* _Aim of the task_: Using the data beneath this instruction, retype only the lines from the one that contains "Keep writing the" down to the one that contains "RIVET_SHANK), (RIVET_LENGTH, 0.0)]", both included, exactly as they appear.
### Dataset rows ###
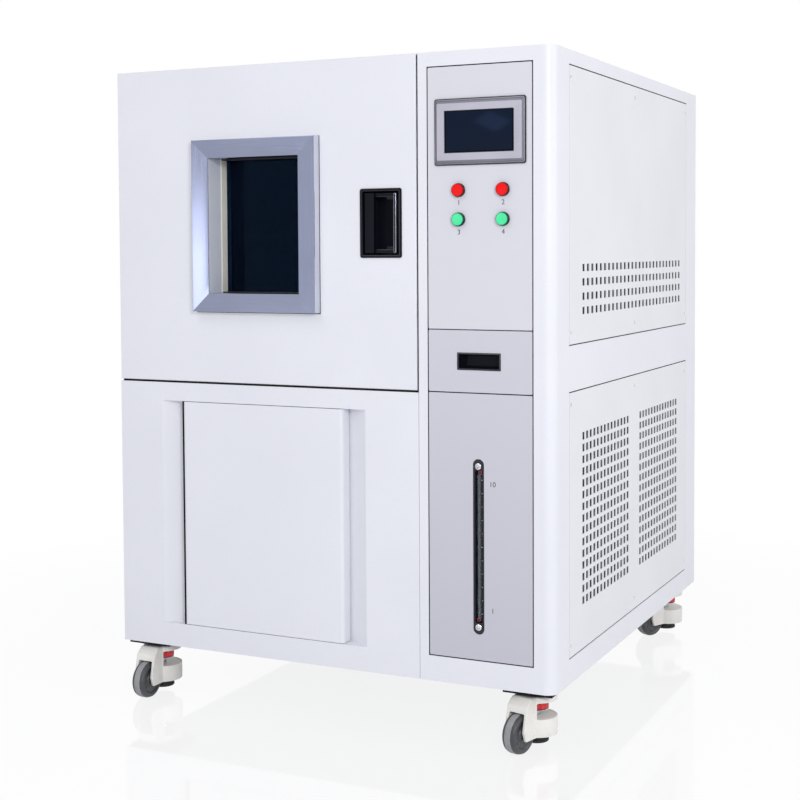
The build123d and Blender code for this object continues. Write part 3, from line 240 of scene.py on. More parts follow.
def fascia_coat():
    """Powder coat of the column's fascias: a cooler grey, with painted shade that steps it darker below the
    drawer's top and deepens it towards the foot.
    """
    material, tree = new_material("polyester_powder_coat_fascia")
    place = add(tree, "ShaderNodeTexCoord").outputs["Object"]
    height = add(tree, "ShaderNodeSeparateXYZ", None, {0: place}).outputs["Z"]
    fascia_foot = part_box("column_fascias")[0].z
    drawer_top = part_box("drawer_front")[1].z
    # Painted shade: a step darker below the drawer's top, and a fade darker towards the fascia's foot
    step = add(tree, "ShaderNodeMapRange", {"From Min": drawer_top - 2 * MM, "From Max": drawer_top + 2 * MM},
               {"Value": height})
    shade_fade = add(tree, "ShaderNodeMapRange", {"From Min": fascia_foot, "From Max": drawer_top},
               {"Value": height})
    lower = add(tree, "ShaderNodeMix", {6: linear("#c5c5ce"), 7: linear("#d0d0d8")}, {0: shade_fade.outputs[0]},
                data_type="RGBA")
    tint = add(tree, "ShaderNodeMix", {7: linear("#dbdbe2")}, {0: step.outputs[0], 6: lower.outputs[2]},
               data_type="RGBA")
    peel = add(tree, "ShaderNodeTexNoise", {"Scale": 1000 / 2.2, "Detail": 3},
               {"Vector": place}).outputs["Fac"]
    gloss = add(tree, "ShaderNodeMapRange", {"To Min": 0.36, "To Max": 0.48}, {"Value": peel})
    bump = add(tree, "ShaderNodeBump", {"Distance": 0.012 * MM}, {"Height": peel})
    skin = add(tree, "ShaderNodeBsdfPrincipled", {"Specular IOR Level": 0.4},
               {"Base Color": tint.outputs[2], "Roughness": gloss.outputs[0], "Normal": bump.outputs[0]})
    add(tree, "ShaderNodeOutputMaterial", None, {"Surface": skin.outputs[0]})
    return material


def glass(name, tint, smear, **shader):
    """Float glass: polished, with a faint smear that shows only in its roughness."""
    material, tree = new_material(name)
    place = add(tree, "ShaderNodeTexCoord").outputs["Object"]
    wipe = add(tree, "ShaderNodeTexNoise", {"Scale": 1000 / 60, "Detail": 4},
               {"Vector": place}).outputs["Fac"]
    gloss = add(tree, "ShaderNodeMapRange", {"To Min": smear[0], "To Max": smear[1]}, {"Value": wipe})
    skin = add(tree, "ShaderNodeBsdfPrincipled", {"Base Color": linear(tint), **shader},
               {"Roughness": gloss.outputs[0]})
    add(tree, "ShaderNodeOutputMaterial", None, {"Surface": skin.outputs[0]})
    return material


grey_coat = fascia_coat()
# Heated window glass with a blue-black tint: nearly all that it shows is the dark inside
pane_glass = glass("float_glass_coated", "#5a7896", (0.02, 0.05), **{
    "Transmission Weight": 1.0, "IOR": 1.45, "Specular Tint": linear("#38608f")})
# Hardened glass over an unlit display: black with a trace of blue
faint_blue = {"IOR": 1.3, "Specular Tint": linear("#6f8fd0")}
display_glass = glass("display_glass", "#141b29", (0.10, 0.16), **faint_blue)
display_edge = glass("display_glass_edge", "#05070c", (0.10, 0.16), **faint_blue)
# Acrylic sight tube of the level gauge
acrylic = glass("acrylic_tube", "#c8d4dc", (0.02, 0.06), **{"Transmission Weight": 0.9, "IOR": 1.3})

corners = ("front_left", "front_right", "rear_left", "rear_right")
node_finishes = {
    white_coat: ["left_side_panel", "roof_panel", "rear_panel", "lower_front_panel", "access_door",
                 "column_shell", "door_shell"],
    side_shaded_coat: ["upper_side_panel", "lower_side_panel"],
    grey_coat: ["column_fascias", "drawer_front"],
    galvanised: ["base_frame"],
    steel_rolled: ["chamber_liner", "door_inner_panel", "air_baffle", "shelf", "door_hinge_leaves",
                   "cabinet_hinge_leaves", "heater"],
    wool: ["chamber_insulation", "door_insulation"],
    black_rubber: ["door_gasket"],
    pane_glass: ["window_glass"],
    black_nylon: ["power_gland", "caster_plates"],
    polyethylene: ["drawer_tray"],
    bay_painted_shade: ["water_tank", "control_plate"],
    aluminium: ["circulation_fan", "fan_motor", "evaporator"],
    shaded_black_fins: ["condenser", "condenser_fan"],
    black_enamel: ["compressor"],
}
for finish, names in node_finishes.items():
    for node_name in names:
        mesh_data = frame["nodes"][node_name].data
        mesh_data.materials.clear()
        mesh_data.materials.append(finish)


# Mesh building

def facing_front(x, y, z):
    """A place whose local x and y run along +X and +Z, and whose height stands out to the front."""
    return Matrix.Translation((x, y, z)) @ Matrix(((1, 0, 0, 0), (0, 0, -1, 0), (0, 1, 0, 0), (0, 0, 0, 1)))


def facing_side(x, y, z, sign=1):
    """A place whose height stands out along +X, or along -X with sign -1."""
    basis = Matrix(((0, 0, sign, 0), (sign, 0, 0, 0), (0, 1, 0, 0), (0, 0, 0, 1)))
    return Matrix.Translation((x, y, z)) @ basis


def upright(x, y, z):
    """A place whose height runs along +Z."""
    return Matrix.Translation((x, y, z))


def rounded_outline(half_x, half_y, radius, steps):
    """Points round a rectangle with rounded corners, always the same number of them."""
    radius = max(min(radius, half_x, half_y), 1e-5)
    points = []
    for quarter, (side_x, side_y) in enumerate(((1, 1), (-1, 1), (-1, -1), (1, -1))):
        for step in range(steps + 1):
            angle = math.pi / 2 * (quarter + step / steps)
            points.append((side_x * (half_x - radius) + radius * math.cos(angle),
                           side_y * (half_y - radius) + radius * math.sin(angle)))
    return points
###
### Dataset rows ###
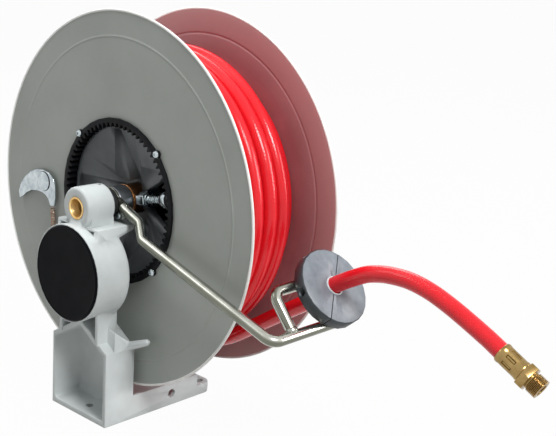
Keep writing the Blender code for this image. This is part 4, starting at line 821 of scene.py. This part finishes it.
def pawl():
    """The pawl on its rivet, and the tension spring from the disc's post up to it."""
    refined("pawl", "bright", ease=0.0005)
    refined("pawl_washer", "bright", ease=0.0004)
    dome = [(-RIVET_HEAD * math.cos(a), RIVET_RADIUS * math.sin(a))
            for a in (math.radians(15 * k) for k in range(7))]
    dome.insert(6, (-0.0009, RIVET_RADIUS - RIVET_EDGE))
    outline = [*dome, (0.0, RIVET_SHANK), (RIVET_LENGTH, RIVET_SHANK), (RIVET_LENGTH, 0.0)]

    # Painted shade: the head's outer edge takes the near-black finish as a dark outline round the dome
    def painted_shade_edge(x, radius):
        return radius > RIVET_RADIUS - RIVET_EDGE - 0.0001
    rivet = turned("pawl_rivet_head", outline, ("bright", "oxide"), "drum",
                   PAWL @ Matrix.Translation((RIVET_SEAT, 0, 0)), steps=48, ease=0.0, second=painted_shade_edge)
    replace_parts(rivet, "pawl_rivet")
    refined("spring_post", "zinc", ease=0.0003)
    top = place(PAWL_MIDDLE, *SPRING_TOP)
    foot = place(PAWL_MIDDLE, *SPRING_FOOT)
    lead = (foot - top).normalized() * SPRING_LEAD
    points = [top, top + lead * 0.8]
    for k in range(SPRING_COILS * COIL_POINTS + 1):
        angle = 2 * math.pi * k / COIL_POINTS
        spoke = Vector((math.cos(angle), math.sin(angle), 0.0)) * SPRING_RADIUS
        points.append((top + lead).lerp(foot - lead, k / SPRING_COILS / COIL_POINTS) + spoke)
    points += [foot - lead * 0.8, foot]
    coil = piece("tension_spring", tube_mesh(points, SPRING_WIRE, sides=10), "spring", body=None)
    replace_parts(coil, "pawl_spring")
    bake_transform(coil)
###
### Dataset rows ###
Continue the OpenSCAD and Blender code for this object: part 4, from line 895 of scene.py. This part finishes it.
###
* _Output below_:
Keep writing the Blender code for this image. This is part 4, starting at line 821 of scene.py. This part finishes it.
def pawl():
    """The pawl on its rivet, and the tension spring from the disc's post up to it."""
    refined("pawl", "bright", ease=0.0005)
    refined("pawl_washer", "bright", ease=0.0004)
    dome = [(-RIVET_HEAD * math.cos(a), RIVET_RADIUS * math.sin(a))
            for a in (math.radians(15 * k) for k in range(7))]
    dome.insert(6, (-0.0009, RIVET_RADIUS - RIVET_EDGE))
    outline = [*dome, (0.0, RIVET_SHANK), (RIVET_LENGTH, RIVET_SHANK), (RIVET_LENGTH, 0.0)]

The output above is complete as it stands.